(3D code data)
********************

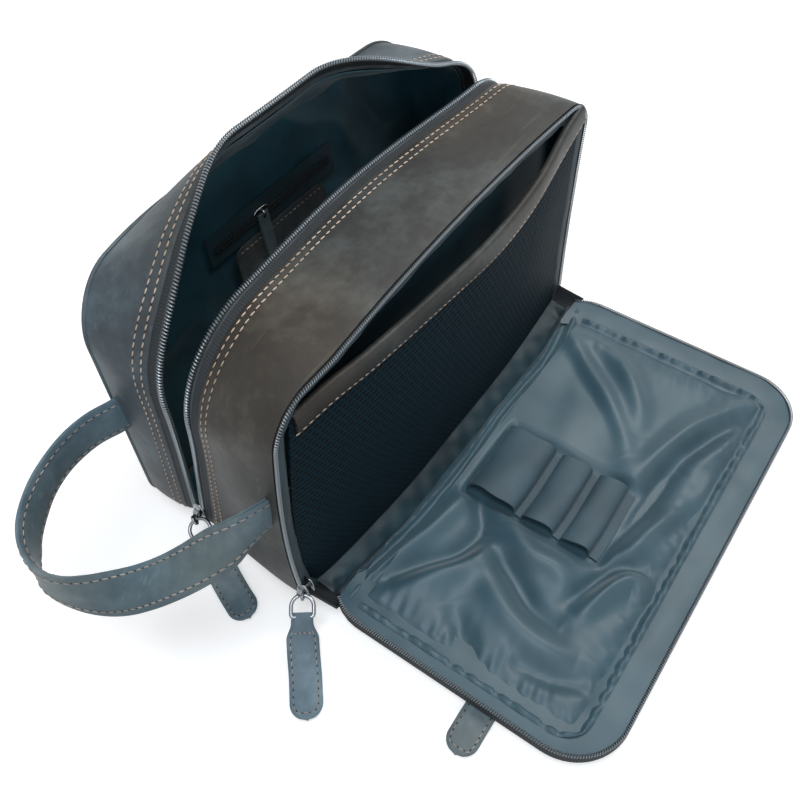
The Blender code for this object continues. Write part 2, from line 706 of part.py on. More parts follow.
def coil_slider(name, place, inner_width):
    """A slider with an outer plate, a post that runs between the coils and an inner plate.

    In its own frame X runs along the zip, Y across it and Z outwards; the coils' middles are at Z zero."""
    outer = CHANNEL + SLIDER_PLATE
    half, post, inner = SLIDER_WIDTH / 2, POST_WIDTH / 2, inner_width / 2
    lip = CHANNEL + SLIDER_EASE
    right = [(half, outer), (half, lip), (post, CHANNEL), (post, -CHANNEL), (inner, -lip), (inner, -outer)]
    return slab(name, [mirrored(right)], SLIDER_LENGTH, NICKEL, standing(place))


def channel_slider(name, place):
    """A slider that straddles a closed chain: an outer plate with a flange down each side of the chain.

    In its own frame X runs along the zip and Z outwards, with the chain's outer face at Z zero."""
    inner = CHAIN_WIDTH / 2 + GAP
    outer = inner + SLIDER_FLANGE
    foot = -CHAIN_THICKNESS
    right = [(outer, SLIDER_PLATE + GAP), (outer, foot), (inner, foot), (inner, GAP)]
    return slab(name, [mirrored(right)], SLIDER_LENGTH, NICKEL, standing(place))


def eye_radius(wire, eye_wire):
    """Radius of the eye's middle line, which leaves the ring's wire its clearance."""
    return wire + eye_wire + GAP


def add_eye(slider, centre, axis, wire, eye_wire, root=None):
    """Joins the slider to the wire eye that holds the ring: a circle square to the ring's hinge axis.

    Where a root point on the slider is given, a stem runs from it to the nearest side of the eye."""
    centre = Vector(centre)
    axis = Vector(axis).normalized()
    place = placed(centre, axis.orthogonal(), axis.cross(axis.orthogonal()))
    radius = eye_radius(wire, eye_wire)
    turns = [2 * math.pi * i / EYE_STEPS for i in range(EYE_STEPS)]
    points = [place @ Vector((radius * math.cos(t), radius * math.sin(t), 0)) for t in turns]
    join(slider, tube(slider.name + "_eye", points, eye_wire, NICKEL, closed=True))
    if root:
        near = root - centre
        near = (near - axis * near.dot(axis)).normalized() * radius
        join(slider, tube(slider.name + "_stem", [root, centre + near], eye_wire, NICKEL))


def ring_and_tab(prefix, pivot, heading, up, wire=RING_WIRE, layer=TAB_LAYER):
    """A wire D ring hinged at pivot, and the two-layer leather tab folded round the ring's straight bar.

    Returns the two objects, the middle of the bar and the hinge axis that both turn on."""
    reach = Vector(heading).normalized()
    axis = reach.cross(Vector(up)).normalized()
    place = placed(pivot, reach, axis)
    half = RING_WIDTH / 2 - wire
    bar = RING_REACH - wire
    outline = arc((half, 0), half, 270, 90, RING_STEPS)
    outline += [(bar - wire, half), (bar, half - wire), (bar, wire - half), (bar - wire, -half)]
    path = [place @ Vector((x, y, 0)) for x, y in outline]
    ring = tube(prefix + "_ring", path, wire, NICKEL, closed=True)
    neck, wide = TAB_NECK / 2, TAB_WIDTH / 2
    start = bar + wire + GAP
    shoulder = start + TAB_NECK_LENGTH
    left = [(start, neck), (shoulder - neck / 2, neck), (shoulder, wide)]
    tip = arc((start + TAB_LENGTH - wide, 0), wide, 90, -90, TIP_STEPS)
    tab = slab(
        prefix + "_tab", [left + tip + [(x, -y) for x, y in reversed(left)]], 2 * layer, LEATHER_DARK, place
    )
    bar_middle = place @ Vector((bar, 0, 0))
    sleeve = [arc((0, 0), wire + GAP + extra, 0, SLEEVE_DEG, SLEEVE_STEPS) for extra in (layer, 0)]
    across = placed(bar_middle, reach, reach.cross(axis))
    outline = sleeve[0] + sleeve[1][::-1]
    join(tab, slab(prefix + "_tab_fold", [outline], TAB_NECK, LEATHER_DARK, across))
    return ring, tab, bar_middle, axis


def build_pull(prefix, place, inner_width, heading, up):
    """A coil zip's slider, ring and tab; the ring's pivot is on the outer plate, below its middle."""
    slider = coil_slider(prefix + "_slider", place, inner_width)
    root = place @ Vector((-SLIDER_LENGTH / 4, 0, CHANNEL + SLIDER_PLATE / 2))
    stand_off = CHANNEL + SLIDER_PLATE + EYE_STEM + eye_radius(RING_WIRE, EYE_WIRE)
    pivot = place @ Vector((-SLIDER_LENGTH / 4, 0, stand_off))
    ring, tab, bar, axis = ring_and_tab(prefix, pivot, heading, up)
    add_eye(slider, pivot, axis, RING_WIRE, EYE_WIRE, root)
    return slider, ring, tab, pivot, bar, axis


def build_main_pull():
    """The main zip's pull, parked at the foot of the bag's left end."""
    x = -LENGTH / 2 + TAPE_INSET
    middle = (x, FRONT_Y + zip_depth(x, MAIN_SLIDER_Z) + COIL_PITCH / 2, MAIN_SLIDER_Z)
    along = Vector((0, -ZIP_FOOT_SLOPE, 1))
    place = placed(middle, along, (0, 1, ZIP_FOOT_SLOPE))
    return build_pull("main", place, SLIDER_WIDTH, MAIN_TAB_HEADING, MAIN_TAB_UP)


def build_clamshell_pull():
    """The clamshell zip's pull, parked at the foot of the front opening's left side."""
    middle = (-LENGTH / 2 + CLAM_COIL_INSET, CLAM_COIL_Y - COIL_PITCH / 2, CLAM_SLIDER_Z)
    place = placed(middle, (0, 0, 1), (0, 1, 0))
    inner_width = COIL_PITCH - TAPE - 3 * GAP
    return build_pull("clamshell", place, inner_width, CLAM_TAB_HEADING, CLAM_TAB_UP)


def build_door_pocket_pull():
    """The door pocket's pull, which lies flat between the door and the table."""
    chain_low = DOOR_LIFT + LEATHER - CHAIN_THICKNESS
    place = placed((DOOR_SLIDER_X, DOOR_POCKET_Y, chain_low), (1, 0, 0), (0, -1, 0))
    slider = channel_slider("door_pocket_slider", place)
    radius = eye_radius(FINE_RING_WIRE, FINE_EYE_WIRE) - FINE_EYE_WIRE / 2
    pivot = Vector((DOOR_SLIDER_X - SLIDER_LENGTH / 2 - radius, DOOR_POCKET_Y, FINE_TAB_Z))
    ring, tab, bar, axis = ring_and_tab(
        "door_pocket", pivot, (-1, 0, 0), (0, 0, -1), FINE_RING_WIRE, FINE_TAB_LAYER
    )
    add_eye(slider, pivot, axis, FINE_RING_WIRE, FINE_EYE_WIRE)
    return slider, ring, tab, pivot, bar, axis


def inner_y(z, offset):
    """A surface inside the level middle of the back panel, offset towards the front."""
    return FRONT_Y + DEPTH + BACK_BOW * z / HEIGHT - offset


def build_inner_pocket():
    """The zip pocket inside the back wall: tape, chain, slider and puller, with a leather patch below it."""
    tape_offset = SEAM_GAP + LINING + GAP + TAPE / 2
    patch_offset = SEAM_GAP + LINING + GAP + LEATHER / 2
    chain_offset = tape_offset + TAPE / 2 + GAP + CHAIN_THICKNESS

    sides = (PATCH_MIDDLE_X - PATCH_HALF, PATCH_MIDDLE_X + PATCH_HALF)
    rows = [[(x, inner_y(z, patch_offset), z) for x in sides] for z in (PATCH_FOOT, PATCH_TOP)]
    patch = sheet("inner_patch", rows, LEATHER, LEATHER_BROWN)

    half = INNER_ZIP_HALF + INNER_TAPE_MARGIN
    rows = []
    for side in (-1, 1):
        z = INNER_ZIP_Z + side * INNER_TAPE_HALF_HEIGHT
        rows.append([(x, inner_y(z, tape_offset), z) for x in (-half, half)])
    tape = sheet("inner_pocket_tape", rows, TAPE, FABRIC_BLACK)

    up = Vector((0, BACK_BOW / HEIGHT, 1)).normalized()
    chain_face = (0, inner_y(INNER_ZIP_Z, chain_offset), INNER_ZIP_Z)
    place = placed(chain_face, (1, 0, 0), up)
    sunk = place @ Matrix.Translation((0, 0, -CHAIN_THICKNESS / 2))
    outline = oblong(-INNER_ZIP_HALF, INNER_ZIP_HALF, CHAIN_WIDTH / 2)
    chain = slab("inner_pocket_chain", [outline], CHAIN_THICKNESS, COIL_METAL, sunk)

    slider_place = place @ Matrix.Translation((INNER_SLIDER_X, 0, 0))
    slider = channel_slider("inner_pocket_slider", slider_place)
    stand_off = GAP + SLIDER_PLATE + eye_radius(RING_WIRE, EYE_WIRE) - EYE_WIRE / 2
    pivot = slider_place @ Vector((0, 0, stand_off))
    add_eye(slider, pivot, (1, 0, 0), RING_WIRE, EYE_WIRE)
    hang = placed(pivot, -up, (1, 0, 0))
    strip = oblong(-PULLER_BAR, PULLER_LENGTH, PULLER_WIDTH / 2)
    hole = oblong(PULLER_BAR, PULLER_HOLE, PULLER_HOLE_HALF)
    puller = slab("inner_pocket_puller", [strip, hole], PULLER_THICKNESS, LEATHER_DARK, hang)
    return [patch, tape, chain], slider, puller, pivot


def joint_axis(name, position, parent=None):
    """An empty on a joint's axis, which carries one moving body."""
    axis = bpy.data.objects.new(name, None)
    axis.empty_display_size = LEATHER
    parts.objects.link(axis)
    carry(axis, parent, position)
    joint_places[name] = Vector(position)
    return axis


def carry(thing, body, position=(0, 0, 0)):
    """Parents thing to a body's empty and leaves it at its place in the world."""
    thing.parent = body
    origin = joint_places[body.name] if body else Vector()
    thing.location = Vector(position) - origin


def carry_pull(prefix, slider, ring, tab, pivot, bar, parent):
    """Hangs a slider on its slide, its ring on the slider and its tab on the ring."""
    runner = joint_axis(prefix + "_slide", pivot, parent)
    carry(slider, runner)
    ring_axis = joint_axis(prefix + "_ring_hinge", pivot, runner)
    carry(ring, ring_axis)
    tab_axis = joint_axis(prefix + "_tab_hinge", bar, ring_axis)
    carry(tab, tab_axis)


def build_bag():
    """Builds every piece and hangs the moving ones on the empties of their joints."""
    build_front_half()
    build_mesh_pocket()
    mouth = joint_axis("mouth_hinge", (0, FRONT_Y + DEPTH, MOUTH_PIVOT_Z))
    for piece in build_back_half():
        carry(piece, mouth)
    top = joint_axis("top_fold", (0, FRONT_Y + TOP_FOLD_DEPTH, HEIGHT + TOP_FOLD_RISE), mouth)
    for piece in build_back_top():
        carry(piece, top)
    door = joint_axis("door_hinge", (0, DOOR_PIVOT_Y, DOOR_PIVOT_Z))
    for piece in build_door():
        carry(piece, door)
    loop = joint_axis("handle_swing", handle_hinge()[0])
    for piece in build_handle()[0]:
        carry(piece, loop)
    slider, ring, tab, pivot, bar, _ = build_main_pull()
    carry_pull("main", slider, ring, tab, pivot, bar, None)
    slider, ring, tab, pivot, bar, _ = build_clamshell_pull()
    carry_pull("clamshell", slider, ring, tab, pivot, bar, None)
    slider, ring, tab, pivot, bar, _ = build_door_pocket_pull()
    carry_pull("door_pocket", slider, ring, tab, pivot, bar, door)
    pocket, slider, puller, pivot = build_inner_pocket()
    for piece in pocket:
        carry(piece, mouth)
    runner = joint_axis("inner_pocket_slide", pivot, mouth)
    carry(slider, runner)
    carry(puller, joint_axis("inner_pocket_puller_hinge", pivot, runner))


for old in list(bpy.data.objects):
    bpy.data.objects.remove(old)
parts = bpy.data.collections.new("toiletry_bag")
bpy.context.scene.collection.children.link(parts)
cutters = bpy.data.collections.new("cutters")
bpy.context.scene.collection.children.link(cutters)
joint_places = {}

LEATHER_BROWN = material("waxed brown leather", (0.105, 0.082, 0.06), 0.6)
LEATHER_DARK = material("waxed dark leather", (0.075, 0.075, 0.078), 0.6)
FABRIC_BLACK = material("black nylon", (0.01, 0.016, 0.02), 0.75)
FABRIC_SLATE = material("slate satin lining", (0.045, 0.075, 0.095), 0.55)
MESH_BLACK = material("black mesh", (0.01, 0.012, 0.016), 0.8)
ELASTIC_BLACK = material("black elastic", (0.02, 0.028, 0.034), 0.8)
COIL_METAL = material("grey nylon coil", (0.12, 0.13, 0.14), 0.35)
NICKEL = material("polished gunmetal", (0.35, 0.35, 0.37), 0.22, 1.0)

build_bag()
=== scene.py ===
"""A waxed leather toiletry bag with its main zip open and its front folded down, on a plain floor."""

import math

import bpy
import numpy as np
from mathutils import Matrix, Vector

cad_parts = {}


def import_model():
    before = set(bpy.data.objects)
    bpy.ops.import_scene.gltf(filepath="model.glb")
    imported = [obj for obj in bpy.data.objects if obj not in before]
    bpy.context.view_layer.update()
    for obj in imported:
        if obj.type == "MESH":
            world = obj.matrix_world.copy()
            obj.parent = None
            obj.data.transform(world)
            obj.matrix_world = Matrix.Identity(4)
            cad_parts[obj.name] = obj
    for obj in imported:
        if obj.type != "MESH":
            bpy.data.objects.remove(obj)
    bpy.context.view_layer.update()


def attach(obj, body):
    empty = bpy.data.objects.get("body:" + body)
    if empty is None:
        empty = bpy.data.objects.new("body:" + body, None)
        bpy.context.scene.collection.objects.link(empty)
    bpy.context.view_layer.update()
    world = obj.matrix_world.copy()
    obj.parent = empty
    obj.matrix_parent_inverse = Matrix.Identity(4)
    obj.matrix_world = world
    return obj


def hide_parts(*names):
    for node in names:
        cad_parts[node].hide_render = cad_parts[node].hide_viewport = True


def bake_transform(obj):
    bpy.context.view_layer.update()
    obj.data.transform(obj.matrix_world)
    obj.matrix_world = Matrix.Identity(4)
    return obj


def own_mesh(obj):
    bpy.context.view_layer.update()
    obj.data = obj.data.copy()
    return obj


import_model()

# Sizes are in millimetres from the middle of the front opening's foot: X along the bag, Y to its back, Z up.
MM = 0.001
LENGTH, HEIGHT, DEPTH = 250.0, 145.0, 102.0
FRONT_Y = -51.0  # the opening's plane in the frame
RIM_RADII = (20.0, 20.0)  # the outlines' upper corners, left and right
ZIP_RADII = (45.0, 28.0)
BACK_RADII = (28.0, 28.0)
FOOT_RADIUS = 17.0
LEATHER = 1.5
CLOTH = 0.5
BULGE = 18.0  # of the open back at its top edge

# The back half's turn and its top's fold, about (y, z), and where along the top that fold is full and ends.
MOUTH_DEG, MOUTH_PIVOT = 5.5, (102.0, 2.0)
TOP_FOLD_DEG, TOP_PIVOT = 50.0, (117.0, 146.6)
FOLD_MIDDLE, FOLD_FULL, FOLD_NONE = -8.0, 25.0, 120.0
BAG_CENTRE = (0.0, 50.0, 60.0)

BAND_ROWS = 30
STITCH_ROWS = (2.6, 6.8)  # from the leather's edge along the main zip
TAPE_SHOWING = 7.2
COILS_APART = 3.4  # the two closed coils' middles
TEETH_INSET = 0.6

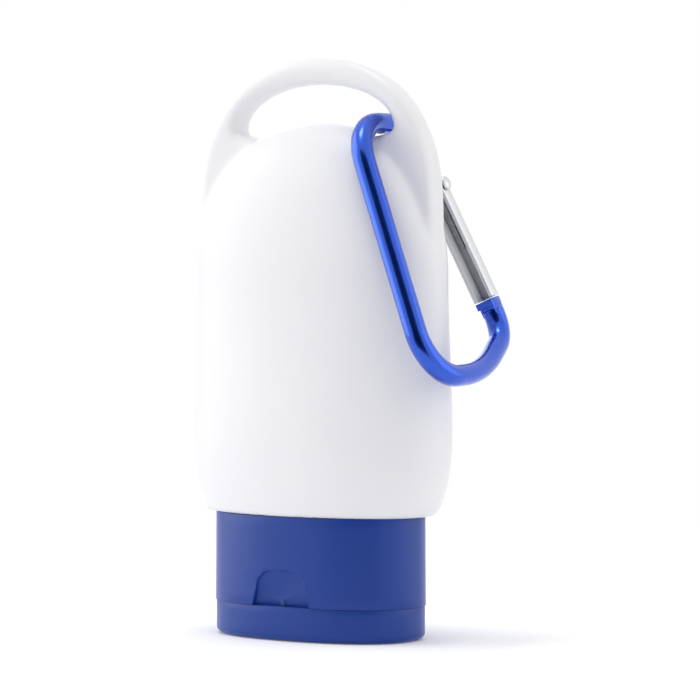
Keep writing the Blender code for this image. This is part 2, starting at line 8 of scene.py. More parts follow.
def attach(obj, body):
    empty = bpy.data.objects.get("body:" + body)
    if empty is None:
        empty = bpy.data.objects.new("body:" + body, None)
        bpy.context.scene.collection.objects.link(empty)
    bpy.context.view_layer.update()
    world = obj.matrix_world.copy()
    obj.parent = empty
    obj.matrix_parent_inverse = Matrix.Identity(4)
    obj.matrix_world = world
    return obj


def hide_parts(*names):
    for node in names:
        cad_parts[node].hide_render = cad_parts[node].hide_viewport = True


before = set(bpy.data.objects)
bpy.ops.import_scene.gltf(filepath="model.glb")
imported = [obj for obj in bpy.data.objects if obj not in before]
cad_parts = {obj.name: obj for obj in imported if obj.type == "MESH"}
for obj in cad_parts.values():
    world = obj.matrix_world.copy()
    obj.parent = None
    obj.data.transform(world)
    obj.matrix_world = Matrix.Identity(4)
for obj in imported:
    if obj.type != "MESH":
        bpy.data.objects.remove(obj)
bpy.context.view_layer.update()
print("frame loaded:", ", ".join(sorted(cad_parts)))

mm = 0.001
partGap = 0.3 * mm  # air between neighbouring pieces
overcut = 1 * mm  # how far a cutting shape reaches past the face it opens
quarterTurn = math.radians(90)


# Small tools for colours, nodes and meshes
def linear(hexColour):
    # From an sRGB hex value to linear RGBA
    parts = [int(hexColour[i:i + 2], 16) / 255 for i in (1, 3, 5)]
    return (*[c / 12.92 if c <= 0.04045 else ((c + 0.055) / 1.055) ** 2.4 for c in parts], 1.0)


def addNode(tree, kind, settings=None, links=None):
    # A number or a socket's name sets that socket, any other key sets the node itself
    node = tree.nodes.new(kind)
    for key, value in (settings or {}).items():
        if isinstance(key, int) or key in node.inputs:
            node.inputs[key].default_value = value
        else:
            setattr(node, key, value)
    for key, source in (links or {}).items():
        tree.links.new(source, node.inputs[key])
    return node


def startMaterial(name, settings):
    material = bpy.data.materials.new(name)
    material.use_nodes = True
    tree = material.node_tree
    shader = tree.nodes["Principled BSDF"]
    for key, value in settings.items():
        shader.inputs[key].default_value = value
    return material, tree, shader


def ovalPoints(halfWidth, halfDepth, power, count, z):
    # A superellipse; with power 2 it is a plain ellipse
    points = []
    for i in range(count):
        turn = 2 * math.pi * i / count
        c, s = math.cos(turn), math.sin(turn)
        points.append(Vector((halfWidth * math.copysign(abs(c) ** (2 / power), c),
                              halfDepth * math.copysign(abs(s) ** (2 / power), s), z)))
    return points


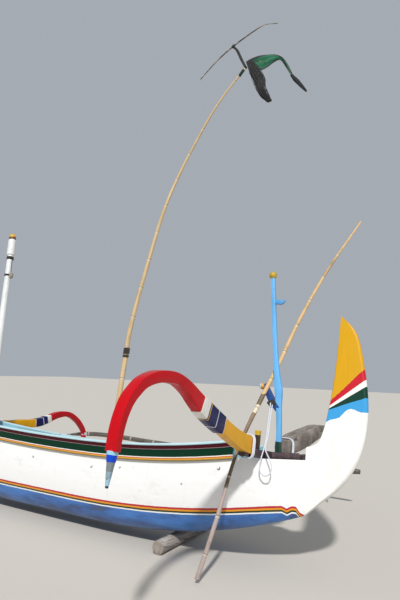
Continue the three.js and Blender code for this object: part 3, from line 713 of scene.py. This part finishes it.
def make_bow():
    bm = bmesh.new()
    steps, reach = 60, 0.512
    foot = keel(BOW_END)

    def half(i, place, t):
        base = half_width(BOW_END, min(max(place.y, foot), hull_top(BOW_END)))
        fore = min(1, max(0, (place.x - BOW_END) / reach))
        edge = min(1, min(t, 1 - t) / 0.12 + 1 - min(1, i / 6))
        return max(0.012, base * (1 - 0.8 * fore)) * (0.45 + 0.55 * math.sin(edge * math.pi / 2))

    def band(place):
        fore = (place.x - BOW_END) / reach + 0.25 * math.sin(place.y * 14) * 0.2
        return max(0, fore * 6.2 - 0.2)

    for low_line, high_line in JAW_LINES.values():
        low = blended([(x, z or foot) for x, z in low_line], steps)
        carved(bm, low, blended(high_line, steps), 12, half, band)
    paint = fan_paint("bow_paint", ("f4f4f0", "2f7fd0", "0f5a3c", "c81b2c", "e9a91c"))
    piece("bow_head_carved", bm, paint, "bow_head", angle=50)
    # eyes: a white ring and a dark pupil on each cheek
    bm = bmesh.new()
    for hand in (1, -1):
        wide = half_width(BOW_END, 0.6) * 0.86
        for radius, proud, material in ((0.034, 0.004, 0), (0.024, 0.007, 1), (0.012, 0.010, 2)):
            made = bmesh.ops.create_uvsphere(bm, u_segments=24, v_segments=12, radius=1)["verts"]
            size = Matrix.Diagonal((radius, proud, radius, 1))
            cheek = Matrix.Translation((2.375, hand * wide, 0.625))
            bmesh.ops.transform(bm, matrix=cheek @ size, verts=made)
            for face in {f for v in made for f in v.link_faces}:
                face.material_index = material
    piece("bow_eyes", bm, [COLLAR_WHITE, plain_paint("eye_red_paint", "b3202a"), TWINE])


make_bow()


# Wash strakes outside the hull's edge, with the cap along each
FLARE = 0.012
STRAKE_THICK = 0.020


def strake_inner(x):
    return half_width(x, strake_top(x) - STRAKE_HEIGHT) + GAP


def make_strakes():
    aft, fore = STRAKE_SPAN
    for name, hand in (("port", 1), ("starboard", -1)):
        def board(x, hand=hand):
            low, high, y = strake_top(x) - STRAKE_HEIGHT, strake_top(x), strake_inner(x)
            corners = [(y, low), (y + STRAKE_THICK, low), (y + STRAKE_THICK + FLARE, high), (y + FLARE, high)]
            return [(hand * a, b) for a, b in softened(corners, 0.002)]

        def cap(x, hand=hand):
            low, high = strake_top(x) + GAP, strake_top(x) + CAP_HEIGHT
            inside = strake_inner(x) + FLARE - 0.002
            outside = inside + STRAKE_THICK + 0.012
            edge = outside - 0.003
            corners = [(inside, low), (edge, low), (outside, (low + high) / 2), (edge, high), (inside, high)]
            return [(hand * a, b) for a, b in softened(corners, 0.003)]

        bm = bmesh.new()
        loft(bm, spaced(aft, fore, 0.025), board, lambda x, p, j: (x, strake_top(x) + CAP_HEIGHT - p.z),
             lambda i, j: 1 if j in (6, 7, 0) else 0)
        for v in bm.verts:
            if v.co.x < aft + 0.001:
                v.co.x -= 0.012 * (v.co.z - strake_top(aft) + STRAKE_HEIGHT) / STRAKE_HEIGHT
        piece(f"strake_{name}_painted", bm, [STRAKE, INNER_BLUE], f"strake_{name}", angle=30)
        bm = bmesh.new()
        loft(bm, spaced(aft, fore, 0.025), cap, lambda x, p, j: (x, p.z))
        piece(f"cap_{name}_rounded", bm, CAP_BLUE, f"gunwale_cap_{name}", angle=40)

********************

Given request >>
Exactly reproduce the lines that run from the line bearing "Continue the three.js" through the line bearing "return max(0, fore * 6.2 - 0.2)", with both end lines included.

Task output >>
Continue the three.js and Blender code for this object: part 3, from line 713 of scene.py. This part finishes it.
def make_bow():
    bm = bmesh.new()
    steps, reach = 60, 0.512
    foot = keel(BOW_END)

    def half(i, place, t):
        base = half_width(BOW_END, min(max(place.y, foot), hull_top(BOW_END)))
        fore = min(1, max(0, (place.x - BOW_END) / reach))
        edge = min(1, min(t, 1 - t) / 0.12 + 1 - min(1, i / 6))
        return max(0.012, base * (1 - 0.8 * fore)) * (0.45 + 0.55 * math.sin(edge * math.pi / 2))

    def band(place):
        fore = (place.x - BOW_END) / reach + 0.25 * math.sin(place.y * 14) * 0.2
        return max(0, fore * 6.2 - 0.2)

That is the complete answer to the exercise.